Auch dass die Ökologiebewegung nicht mit dem System brach, sondern sich innerhalb kurzer Zeit ins System integrierte, verhinderte, dass der Wert seines Denken und Handelns genügend verstanden wurde. Seine Kampferfahrung hat ihm gezeigt, wie das kapitalistische System die Menschen integriert und vom Kampf abhält. Seine Erfahrung hat ihn ebenfalls gelehrt, dass die Abwesenheit von Organisierung eine Abwesenheit vom Kampf und die Kapitulation vor dem System mit sich bringt. Er hat sich deshalb bemüht, dagegen theoretische und praktische Maßnahmen zu ergreifen.
Seine Thesen und sein Kampf werden in Zukunft noch breitere Beachtung finden und in die Geschichte der Freiheit eingehen. Am meisten sollten wir uns vielleicht sein konsequentes Festhalten an wissenschaftlichen Maßstäben, seine moralische Prinzipientreue und die Reinheit seines Gewissens und Denkens zum Vorbild nehmen. Bookchin hat seinen Beitrag dazu, dass das 21. Jahrhundert das Jahrhundert des demokratischen Sozialismus wird, bereits geleistet. Wer für Freiheit und Demokratie kämpft, wird sich durch sein Leben und seine Begeisterung stets inspirieren lassen. Seine Thesen werden dem Kampf für Freiheit, Demokratie und Sozialismus die richtige Richtung geben.

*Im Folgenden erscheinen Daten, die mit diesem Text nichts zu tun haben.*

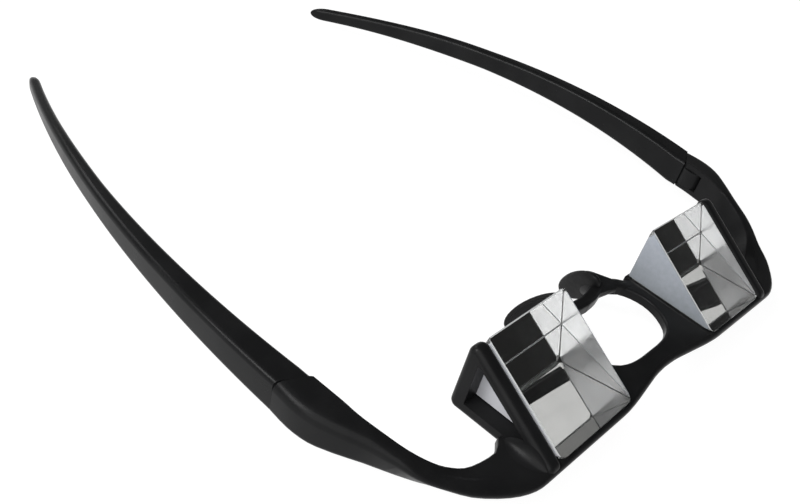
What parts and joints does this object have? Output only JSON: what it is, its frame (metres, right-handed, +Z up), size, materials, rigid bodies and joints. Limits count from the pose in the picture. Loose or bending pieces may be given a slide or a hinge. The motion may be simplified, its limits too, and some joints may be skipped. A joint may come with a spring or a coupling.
{
  "type": "belay glasses",
  "caption": "Belay glasses: black frame whose shelf holds two mirrored prisms that bend the view upward, with hinged temples, nose pads and windowed side plates.",
  "frame": {"origin": "flat underside of the web between the prisms, on the mid-plane, midway between the front edge and the central opening", "axes": "+X toward the wearer's left, -Y forward, out of the prisms' clear faces, +Z up"},
  "size_m": [0.1618, 0.1547, 0.0232],
  "materials": {
    "frame_plastic": "satin moulded nylon",
    "temple_plastic": "satin moulded nylon",
    "prism_glass": "polished optical glass",
    "mirror_coat": "evaporated mirror under the glass",
    "bond_sheet": "thin adhesive sheet",
    "end_paint": "satin grey paint",
    "pad_rubber": "soft matt rubber",
    "screw_steel": "turned steel"
  },
  "bodies": {
    "frame": {"front_frame": "frame_plastic", "prism_right": "prism_glass", "prism_left": "prism_glass", "mirror_right": "mirror_coat", "mirror_left": "mirror_coat", "prism_bond_right": "bond_sheet", "prism_bond_left": "bond_sheet", "end_paint_outer_right": "end_paint", "end_paint_inner_right": "end_paint", "end_paint_outer_left": "end_paint", "end_paint_inner_left": "end_paint", "nose_pad_right": "pad_rubber", "nose_pad_left": "pad_rubber", "hinge_screws": "screw_steel"},
    "right_temple": {"temple_right": "temple_plastic"},
    "left_temple": {"temple_left": "temple_plastic"}
  },
  "joints": [
    {"name": "right_temple_fold", "type": "hinge", "parent": "frame", "child": "right_temple", "pos_m": [-0.076, 0.03284, 0.004], "axis": [0, 0, -1], "range_deg": [0, 80]},
    {"name": "left_temple_fold", "type": "hinge", "parent": "frame", "child": "left_temple", "pos_m": [0.076, 0.03284, 0.004], "axis": [0, 0, 1], "range_deg": [0, 72]}
  ]
}
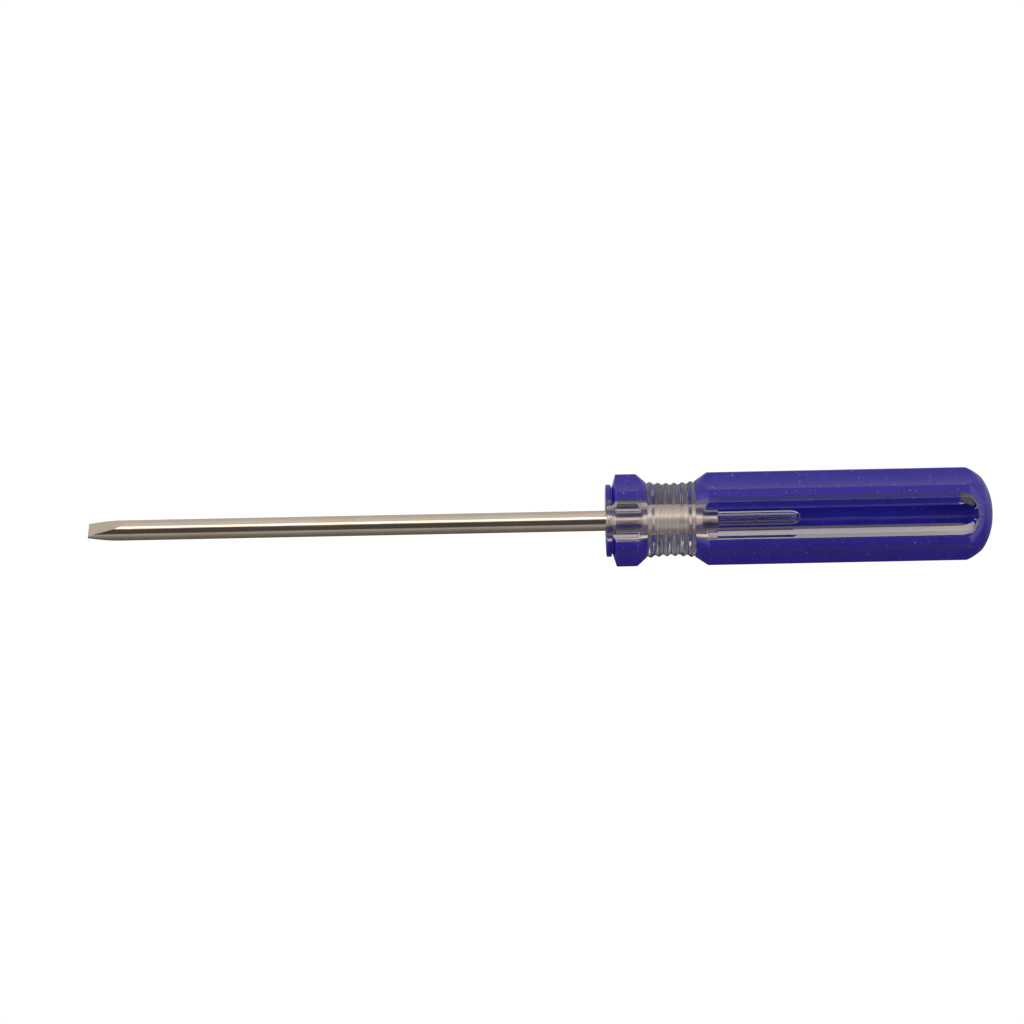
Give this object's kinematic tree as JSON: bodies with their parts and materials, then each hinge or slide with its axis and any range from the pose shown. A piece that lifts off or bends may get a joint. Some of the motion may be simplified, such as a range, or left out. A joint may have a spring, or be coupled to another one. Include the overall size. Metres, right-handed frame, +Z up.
{
  "type": "flat-blade screwdriver",
  "caption": "Small flat-blade screwdriver: a slim plated round blade pressed into a six-sided two-colour handle with a ringed clear neck, clear windows and a domed end.",
  "frame": {"origin": "on the shaft's axis at the handle's front face, where the blade comes out", "axes": "+X along the tool towards the handle's domed end, the blade points to -X, +Z up with one clear window on top"},
  "size_m": [0.1332, 0.0138, 0.0128],
  "materials": {
    "plated_steel": "bright nickel plate over drawn steel wire",
    "clear_plastic": "clear glossy moulded plastic",
    "blue_plastic": "glossy deep violet-blue moulded plastic"
  },
  "bodies": {
    "root": {"blade_shaft": "plated_steel", "clear_core": "clear_plastic", "grip_shell": "blue_plastic", "collar_lobe_1": "blue_plastic", "collar_lobe_2": "blue_plastic", "collar_lobe_3": "blue_plastic"}
  },
  "joints": []
}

Auch die PKK hat von Bookchin vieles gelernt. Seine Bedeutung für die Herausarbeitung der sozialökologischen Thesen unseres Vorsitzenden wird stets unvergessen bleiben. Seine Beiträge zum Konföderalismus, durch den wir zum demokratischen Sozialismus gelangen wollen, und seine Thesen über Staat, Macht und Hierarchie werden auch in Zukunft eine wichtige Rolle in der Praxis unseres revolutionären Kampfes spielen. Wir verprechen, dass Bookchin in unserem Kampf weiterleben wird. In diesem Teil der Welt, der schon einmal Heimat von Demokratie und Konföderalismus war, werden wir dieses Versprechen einlösen.

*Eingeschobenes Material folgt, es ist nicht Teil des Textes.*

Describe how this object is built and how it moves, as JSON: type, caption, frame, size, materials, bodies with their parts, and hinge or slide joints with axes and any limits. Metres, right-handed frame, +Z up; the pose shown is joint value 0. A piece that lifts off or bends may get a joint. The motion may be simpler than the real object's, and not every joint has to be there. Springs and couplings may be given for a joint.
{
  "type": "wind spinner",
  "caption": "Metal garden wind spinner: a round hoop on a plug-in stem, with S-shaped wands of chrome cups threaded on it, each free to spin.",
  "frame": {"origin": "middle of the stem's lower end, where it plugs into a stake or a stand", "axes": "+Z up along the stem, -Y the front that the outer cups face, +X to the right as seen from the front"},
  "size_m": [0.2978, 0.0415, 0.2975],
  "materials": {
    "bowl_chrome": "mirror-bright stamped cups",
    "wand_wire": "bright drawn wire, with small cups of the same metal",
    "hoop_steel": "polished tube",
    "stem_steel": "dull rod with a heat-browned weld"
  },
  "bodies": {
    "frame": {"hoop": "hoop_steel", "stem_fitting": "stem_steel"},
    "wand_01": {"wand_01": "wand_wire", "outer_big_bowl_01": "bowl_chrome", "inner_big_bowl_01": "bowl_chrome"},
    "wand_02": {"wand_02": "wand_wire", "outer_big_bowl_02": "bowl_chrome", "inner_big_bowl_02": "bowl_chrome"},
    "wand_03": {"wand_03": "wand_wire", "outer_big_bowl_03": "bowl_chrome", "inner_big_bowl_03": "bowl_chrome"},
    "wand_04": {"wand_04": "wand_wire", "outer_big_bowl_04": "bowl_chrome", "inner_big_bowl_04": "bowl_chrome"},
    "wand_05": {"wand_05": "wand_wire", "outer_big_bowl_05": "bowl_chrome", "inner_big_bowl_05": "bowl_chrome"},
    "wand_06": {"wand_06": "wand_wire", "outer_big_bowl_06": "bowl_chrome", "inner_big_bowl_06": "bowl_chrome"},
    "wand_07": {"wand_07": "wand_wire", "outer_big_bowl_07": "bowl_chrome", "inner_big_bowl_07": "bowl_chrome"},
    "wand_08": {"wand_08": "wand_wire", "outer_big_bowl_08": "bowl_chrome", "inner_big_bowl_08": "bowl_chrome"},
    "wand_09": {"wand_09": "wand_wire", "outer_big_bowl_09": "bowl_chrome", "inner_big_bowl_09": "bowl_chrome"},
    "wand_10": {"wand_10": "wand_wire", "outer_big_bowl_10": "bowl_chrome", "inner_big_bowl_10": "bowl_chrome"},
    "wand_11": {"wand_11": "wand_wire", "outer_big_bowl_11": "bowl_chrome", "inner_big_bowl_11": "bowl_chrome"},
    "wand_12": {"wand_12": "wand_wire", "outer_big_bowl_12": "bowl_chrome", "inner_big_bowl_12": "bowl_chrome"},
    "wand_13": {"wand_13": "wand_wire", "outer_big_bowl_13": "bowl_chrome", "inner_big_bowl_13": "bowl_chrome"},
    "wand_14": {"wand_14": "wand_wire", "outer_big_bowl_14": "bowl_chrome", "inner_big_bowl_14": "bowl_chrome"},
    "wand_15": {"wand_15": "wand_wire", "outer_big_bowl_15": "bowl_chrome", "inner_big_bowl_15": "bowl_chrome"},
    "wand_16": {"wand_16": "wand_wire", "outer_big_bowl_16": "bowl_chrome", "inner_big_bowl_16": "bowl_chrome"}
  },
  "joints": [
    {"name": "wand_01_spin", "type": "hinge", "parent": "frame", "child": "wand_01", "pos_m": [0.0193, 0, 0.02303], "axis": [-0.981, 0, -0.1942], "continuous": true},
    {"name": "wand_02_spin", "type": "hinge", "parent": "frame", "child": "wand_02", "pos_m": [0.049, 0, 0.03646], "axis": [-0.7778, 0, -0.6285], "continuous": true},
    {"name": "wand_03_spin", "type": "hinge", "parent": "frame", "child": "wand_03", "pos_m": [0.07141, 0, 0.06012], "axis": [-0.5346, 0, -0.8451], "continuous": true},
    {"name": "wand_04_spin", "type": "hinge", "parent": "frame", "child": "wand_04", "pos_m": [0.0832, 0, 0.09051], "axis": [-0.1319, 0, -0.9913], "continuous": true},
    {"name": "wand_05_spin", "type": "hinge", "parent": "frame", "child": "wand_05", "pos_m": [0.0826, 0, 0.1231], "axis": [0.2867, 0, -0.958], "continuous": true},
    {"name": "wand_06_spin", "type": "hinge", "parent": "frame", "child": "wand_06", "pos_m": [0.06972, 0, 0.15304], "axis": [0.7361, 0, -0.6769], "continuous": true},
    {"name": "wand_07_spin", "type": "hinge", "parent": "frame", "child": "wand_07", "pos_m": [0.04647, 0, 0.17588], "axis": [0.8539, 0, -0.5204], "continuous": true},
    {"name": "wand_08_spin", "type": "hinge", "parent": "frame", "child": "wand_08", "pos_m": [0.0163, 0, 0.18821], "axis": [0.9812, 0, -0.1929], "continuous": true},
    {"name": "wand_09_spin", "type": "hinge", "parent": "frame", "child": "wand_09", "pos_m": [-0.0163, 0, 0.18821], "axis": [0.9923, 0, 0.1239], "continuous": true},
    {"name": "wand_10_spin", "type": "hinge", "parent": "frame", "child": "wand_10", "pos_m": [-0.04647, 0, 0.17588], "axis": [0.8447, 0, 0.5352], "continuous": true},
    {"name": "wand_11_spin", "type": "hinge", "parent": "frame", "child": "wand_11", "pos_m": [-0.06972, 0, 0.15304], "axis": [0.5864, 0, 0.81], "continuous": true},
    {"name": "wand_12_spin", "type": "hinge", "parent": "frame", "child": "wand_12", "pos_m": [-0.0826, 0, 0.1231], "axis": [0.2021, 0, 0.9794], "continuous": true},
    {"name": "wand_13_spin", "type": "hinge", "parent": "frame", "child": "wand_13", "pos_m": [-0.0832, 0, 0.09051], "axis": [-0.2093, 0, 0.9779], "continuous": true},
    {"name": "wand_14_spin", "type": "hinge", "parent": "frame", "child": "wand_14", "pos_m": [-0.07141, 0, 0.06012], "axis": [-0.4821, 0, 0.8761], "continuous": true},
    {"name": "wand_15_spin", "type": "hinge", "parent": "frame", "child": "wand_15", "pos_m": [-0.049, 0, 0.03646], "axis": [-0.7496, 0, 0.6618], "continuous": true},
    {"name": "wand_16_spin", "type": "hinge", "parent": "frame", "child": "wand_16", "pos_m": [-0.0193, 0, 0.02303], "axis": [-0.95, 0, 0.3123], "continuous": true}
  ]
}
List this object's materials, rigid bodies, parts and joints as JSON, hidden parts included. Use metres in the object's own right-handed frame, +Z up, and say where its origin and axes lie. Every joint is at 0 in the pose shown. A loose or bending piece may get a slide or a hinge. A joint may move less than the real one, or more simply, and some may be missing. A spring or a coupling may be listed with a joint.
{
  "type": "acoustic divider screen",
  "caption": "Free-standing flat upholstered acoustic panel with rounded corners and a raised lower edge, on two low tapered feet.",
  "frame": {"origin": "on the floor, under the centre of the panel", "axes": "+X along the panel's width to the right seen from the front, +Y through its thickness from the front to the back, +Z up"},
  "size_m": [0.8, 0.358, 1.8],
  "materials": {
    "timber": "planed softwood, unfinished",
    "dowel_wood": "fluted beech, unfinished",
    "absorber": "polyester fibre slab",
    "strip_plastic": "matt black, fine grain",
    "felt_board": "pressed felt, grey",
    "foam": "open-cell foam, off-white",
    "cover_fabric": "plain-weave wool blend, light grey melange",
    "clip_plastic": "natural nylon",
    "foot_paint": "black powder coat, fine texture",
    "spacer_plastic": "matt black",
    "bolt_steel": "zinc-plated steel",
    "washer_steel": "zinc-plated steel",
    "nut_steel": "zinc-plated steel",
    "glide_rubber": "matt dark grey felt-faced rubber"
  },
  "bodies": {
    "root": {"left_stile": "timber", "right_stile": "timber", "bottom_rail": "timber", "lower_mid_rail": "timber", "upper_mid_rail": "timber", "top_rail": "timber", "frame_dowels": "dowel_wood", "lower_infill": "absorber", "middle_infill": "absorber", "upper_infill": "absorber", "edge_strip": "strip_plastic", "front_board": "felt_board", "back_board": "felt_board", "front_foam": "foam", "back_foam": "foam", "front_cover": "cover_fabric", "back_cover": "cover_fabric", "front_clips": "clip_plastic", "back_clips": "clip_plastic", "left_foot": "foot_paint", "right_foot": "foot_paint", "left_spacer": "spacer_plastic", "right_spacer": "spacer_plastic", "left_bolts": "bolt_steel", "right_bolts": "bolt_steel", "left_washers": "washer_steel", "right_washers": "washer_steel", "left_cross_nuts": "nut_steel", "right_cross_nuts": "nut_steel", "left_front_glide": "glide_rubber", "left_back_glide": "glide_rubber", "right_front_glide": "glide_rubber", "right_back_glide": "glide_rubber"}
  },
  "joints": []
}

Wir hoffen, dass sich alle Sozialwissenschaftler und Revolutionäre in ihrem Leben und in ihrer Praxis ein Beispiel an der Prinzipientreue, dem Gewissen und der revolutionären Moral Bookchins nehmen.
Bookchin ist nicht tot. Er wird weiterleben und weiter gelebt werden. Das ist unsere revolutionäre Überzeugung.